Ils étaient d'abord restés prudemment enfermés dans une armoire et y faisaient un boucan du diable, tapant à tour de bras sur toutes sortes d'instruments bruyants. Puis ils s'avisèrent de faire avec nous nous assistions au nombre d'une quinzaine à l'expérience, mes vieux confrères en pourraient témoigner, s'il en reste encore, hélas! Ils sortirent de leur armoire (je parle des esprits) et s'en vinrent nous administrer de petites tapes sur la tête.
Je dois même ajouter, pour rendre hommage à la vérité, que plus d'un d'entre nous s'en montra fort surpris et tout près de se rendre à ce qu'il croyait l'évidence. Mais dans notre petite assemblée se trouvait quelqu'un qui ne l'entendait pas ainsi. Homme de précaution, il s'était prudemment muni d'une boîte d'allumettes et la tenait à la main au moment où, dans la plus complète obscurité, les esprits commencèrent à se manifester sur nos tètes.
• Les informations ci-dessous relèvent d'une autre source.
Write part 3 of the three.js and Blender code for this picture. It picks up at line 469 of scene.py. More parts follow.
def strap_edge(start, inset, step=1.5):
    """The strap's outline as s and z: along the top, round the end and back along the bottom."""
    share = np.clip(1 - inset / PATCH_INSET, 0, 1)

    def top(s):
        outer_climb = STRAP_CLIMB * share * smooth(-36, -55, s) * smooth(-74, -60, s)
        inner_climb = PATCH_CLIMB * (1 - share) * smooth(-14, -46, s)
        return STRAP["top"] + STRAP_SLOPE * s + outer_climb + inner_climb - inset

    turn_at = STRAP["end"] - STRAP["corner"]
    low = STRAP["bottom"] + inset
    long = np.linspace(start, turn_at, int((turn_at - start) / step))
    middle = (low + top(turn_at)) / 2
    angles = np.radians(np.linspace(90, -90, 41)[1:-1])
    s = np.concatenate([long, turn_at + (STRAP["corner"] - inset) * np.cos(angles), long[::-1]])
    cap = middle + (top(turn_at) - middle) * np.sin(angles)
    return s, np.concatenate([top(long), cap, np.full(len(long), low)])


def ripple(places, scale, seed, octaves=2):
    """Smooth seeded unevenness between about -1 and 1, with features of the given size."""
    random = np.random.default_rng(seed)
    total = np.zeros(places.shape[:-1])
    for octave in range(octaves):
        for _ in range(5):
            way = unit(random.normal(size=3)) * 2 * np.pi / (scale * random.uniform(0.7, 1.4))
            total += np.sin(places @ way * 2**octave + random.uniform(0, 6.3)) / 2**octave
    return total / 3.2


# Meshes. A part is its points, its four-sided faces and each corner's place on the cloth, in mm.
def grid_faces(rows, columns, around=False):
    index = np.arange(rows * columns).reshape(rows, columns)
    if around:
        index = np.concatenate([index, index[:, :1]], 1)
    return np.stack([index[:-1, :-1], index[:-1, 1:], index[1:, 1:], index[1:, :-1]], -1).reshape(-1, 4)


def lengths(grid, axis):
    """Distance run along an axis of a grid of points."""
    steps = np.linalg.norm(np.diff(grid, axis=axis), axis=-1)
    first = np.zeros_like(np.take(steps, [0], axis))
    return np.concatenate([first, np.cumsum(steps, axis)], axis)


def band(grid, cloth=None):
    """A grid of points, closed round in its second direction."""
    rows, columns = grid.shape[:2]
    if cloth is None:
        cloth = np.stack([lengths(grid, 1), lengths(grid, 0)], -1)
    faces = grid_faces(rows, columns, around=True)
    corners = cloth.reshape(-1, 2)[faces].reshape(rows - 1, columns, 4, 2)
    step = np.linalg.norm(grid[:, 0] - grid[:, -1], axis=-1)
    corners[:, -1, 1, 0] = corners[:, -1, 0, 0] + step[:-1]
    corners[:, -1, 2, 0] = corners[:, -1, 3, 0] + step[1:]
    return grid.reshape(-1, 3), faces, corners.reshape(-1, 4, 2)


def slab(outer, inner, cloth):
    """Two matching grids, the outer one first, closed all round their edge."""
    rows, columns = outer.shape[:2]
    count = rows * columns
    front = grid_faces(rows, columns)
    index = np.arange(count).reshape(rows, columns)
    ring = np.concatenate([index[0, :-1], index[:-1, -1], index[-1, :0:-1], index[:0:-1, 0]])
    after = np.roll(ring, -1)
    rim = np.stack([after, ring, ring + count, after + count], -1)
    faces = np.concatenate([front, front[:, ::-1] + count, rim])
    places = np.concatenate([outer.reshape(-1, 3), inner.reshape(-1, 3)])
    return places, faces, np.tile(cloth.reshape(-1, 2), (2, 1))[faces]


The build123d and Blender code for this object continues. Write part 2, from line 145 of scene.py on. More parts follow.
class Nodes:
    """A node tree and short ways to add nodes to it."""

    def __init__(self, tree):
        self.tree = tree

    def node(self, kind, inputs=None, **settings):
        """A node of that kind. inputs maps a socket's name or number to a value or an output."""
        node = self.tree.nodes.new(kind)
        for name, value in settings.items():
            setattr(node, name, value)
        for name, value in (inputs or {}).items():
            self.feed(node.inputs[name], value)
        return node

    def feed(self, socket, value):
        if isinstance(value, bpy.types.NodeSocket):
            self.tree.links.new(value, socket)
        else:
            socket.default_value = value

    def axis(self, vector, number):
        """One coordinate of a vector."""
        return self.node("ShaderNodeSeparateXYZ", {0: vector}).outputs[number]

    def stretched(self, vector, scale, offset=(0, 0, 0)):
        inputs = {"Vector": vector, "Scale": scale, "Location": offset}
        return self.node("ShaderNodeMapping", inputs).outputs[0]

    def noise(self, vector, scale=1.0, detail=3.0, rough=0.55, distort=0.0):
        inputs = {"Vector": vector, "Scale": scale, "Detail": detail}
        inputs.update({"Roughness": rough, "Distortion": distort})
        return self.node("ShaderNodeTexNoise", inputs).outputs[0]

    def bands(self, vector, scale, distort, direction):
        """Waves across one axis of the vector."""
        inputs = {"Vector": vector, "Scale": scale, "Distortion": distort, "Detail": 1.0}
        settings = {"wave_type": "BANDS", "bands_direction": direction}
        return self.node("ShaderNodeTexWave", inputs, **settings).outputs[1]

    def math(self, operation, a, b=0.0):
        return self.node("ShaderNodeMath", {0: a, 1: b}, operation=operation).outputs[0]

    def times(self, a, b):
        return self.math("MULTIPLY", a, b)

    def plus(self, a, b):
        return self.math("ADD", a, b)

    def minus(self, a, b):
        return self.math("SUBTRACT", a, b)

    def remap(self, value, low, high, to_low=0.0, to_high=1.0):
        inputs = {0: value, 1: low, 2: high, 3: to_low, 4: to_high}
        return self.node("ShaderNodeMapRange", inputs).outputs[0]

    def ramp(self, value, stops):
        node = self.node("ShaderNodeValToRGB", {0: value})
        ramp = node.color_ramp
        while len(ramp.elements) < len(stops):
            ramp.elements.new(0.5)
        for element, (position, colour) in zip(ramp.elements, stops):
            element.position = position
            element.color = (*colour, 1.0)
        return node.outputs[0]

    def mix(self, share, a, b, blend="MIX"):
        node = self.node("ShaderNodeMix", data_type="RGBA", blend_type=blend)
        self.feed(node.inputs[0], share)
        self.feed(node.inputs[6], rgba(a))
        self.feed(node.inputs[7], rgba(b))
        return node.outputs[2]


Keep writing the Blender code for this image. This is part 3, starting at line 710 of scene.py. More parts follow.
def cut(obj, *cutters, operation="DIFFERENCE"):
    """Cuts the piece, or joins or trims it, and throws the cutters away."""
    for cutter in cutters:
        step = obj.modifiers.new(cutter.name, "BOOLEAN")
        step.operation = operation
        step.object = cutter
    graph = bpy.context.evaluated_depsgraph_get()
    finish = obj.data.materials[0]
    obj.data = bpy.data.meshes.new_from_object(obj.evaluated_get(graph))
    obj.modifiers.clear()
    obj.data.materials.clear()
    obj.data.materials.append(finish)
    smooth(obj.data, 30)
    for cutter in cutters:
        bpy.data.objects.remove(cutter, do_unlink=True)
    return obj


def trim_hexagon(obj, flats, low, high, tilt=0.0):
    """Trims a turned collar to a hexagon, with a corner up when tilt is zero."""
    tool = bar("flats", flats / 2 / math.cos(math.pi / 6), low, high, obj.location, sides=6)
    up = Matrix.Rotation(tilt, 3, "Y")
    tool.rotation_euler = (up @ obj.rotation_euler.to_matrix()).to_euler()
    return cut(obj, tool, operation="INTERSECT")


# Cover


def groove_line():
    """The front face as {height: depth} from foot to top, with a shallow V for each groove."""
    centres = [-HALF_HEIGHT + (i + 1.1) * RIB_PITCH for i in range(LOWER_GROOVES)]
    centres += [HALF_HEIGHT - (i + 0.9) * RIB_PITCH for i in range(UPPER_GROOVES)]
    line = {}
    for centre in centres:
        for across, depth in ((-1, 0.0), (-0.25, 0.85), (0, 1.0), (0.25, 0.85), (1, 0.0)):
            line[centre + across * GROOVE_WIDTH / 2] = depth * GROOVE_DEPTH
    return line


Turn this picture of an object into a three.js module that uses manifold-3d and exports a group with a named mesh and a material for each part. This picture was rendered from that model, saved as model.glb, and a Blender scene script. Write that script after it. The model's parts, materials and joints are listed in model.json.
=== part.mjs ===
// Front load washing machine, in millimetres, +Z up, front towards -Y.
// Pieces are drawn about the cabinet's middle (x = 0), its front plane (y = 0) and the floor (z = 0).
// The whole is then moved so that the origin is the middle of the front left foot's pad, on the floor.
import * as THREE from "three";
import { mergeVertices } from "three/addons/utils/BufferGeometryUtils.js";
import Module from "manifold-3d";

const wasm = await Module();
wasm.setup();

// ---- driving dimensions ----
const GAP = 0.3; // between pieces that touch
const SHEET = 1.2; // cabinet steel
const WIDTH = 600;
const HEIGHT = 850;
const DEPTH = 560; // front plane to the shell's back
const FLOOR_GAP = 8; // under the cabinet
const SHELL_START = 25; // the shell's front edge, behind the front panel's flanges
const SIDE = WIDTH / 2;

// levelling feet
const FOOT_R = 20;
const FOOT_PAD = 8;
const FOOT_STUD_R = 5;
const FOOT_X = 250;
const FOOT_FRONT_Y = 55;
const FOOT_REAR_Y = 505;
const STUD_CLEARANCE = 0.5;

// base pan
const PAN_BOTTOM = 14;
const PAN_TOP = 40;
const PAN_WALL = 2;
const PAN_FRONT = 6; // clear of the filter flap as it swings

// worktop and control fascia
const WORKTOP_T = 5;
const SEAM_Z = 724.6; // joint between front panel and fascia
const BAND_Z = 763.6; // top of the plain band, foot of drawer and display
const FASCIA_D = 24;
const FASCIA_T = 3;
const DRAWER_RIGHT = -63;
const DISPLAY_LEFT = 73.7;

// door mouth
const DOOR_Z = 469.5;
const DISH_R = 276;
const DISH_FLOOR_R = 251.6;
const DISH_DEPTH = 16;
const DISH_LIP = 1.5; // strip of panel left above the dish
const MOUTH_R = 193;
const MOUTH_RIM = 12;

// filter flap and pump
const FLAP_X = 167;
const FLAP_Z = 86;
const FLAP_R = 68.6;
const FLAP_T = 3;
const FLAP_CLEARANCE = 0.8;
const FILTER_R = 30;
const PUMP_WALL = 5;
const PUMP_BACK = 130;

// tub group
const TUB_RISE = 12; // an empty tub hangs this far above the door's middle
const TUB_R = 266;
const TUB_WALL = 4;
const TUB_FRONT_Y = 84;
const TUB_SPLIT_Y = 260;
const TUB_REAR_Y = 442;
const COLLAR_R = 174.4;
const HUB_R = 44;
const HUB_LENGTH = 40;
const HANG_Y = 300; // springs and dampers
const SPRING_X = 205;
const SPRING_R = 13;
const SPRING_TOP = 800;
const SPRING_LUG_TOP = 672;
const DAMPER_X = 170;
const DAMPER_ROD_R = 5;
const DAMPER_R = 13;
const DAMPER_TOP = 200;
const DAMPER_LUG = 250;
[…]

Dès qu'il sentit l'esprit frappeur se mettre en communication avec lui, dès que la main légère du spectre s'abattit sur sa tête, il fit aussitôt éclater une allumette, et nous vîmes l'agile esprit s'élancer d'un bond derrière son armoire. Cet esprit n'était autre qu'un des frères Davenport qui, chaussé de caoutchoucs, était venu sans bruit derrière nos chaises, et nous avait à l'aveuglette gratifiés de quelques petites tapes sur le sommet du crâne.
Davenport, honteux et confus, Jura, mais un peu tard, qu'on ne l'y prendrait plus.
Dès le lendemain, en effet, les deux fameux spirites pliaient bagages, et onques ne les revîmes. Ceci dit, je ne doute pas, madame, que vous ne m'aidiez vous-même à couper les ailes au canard brooklynois.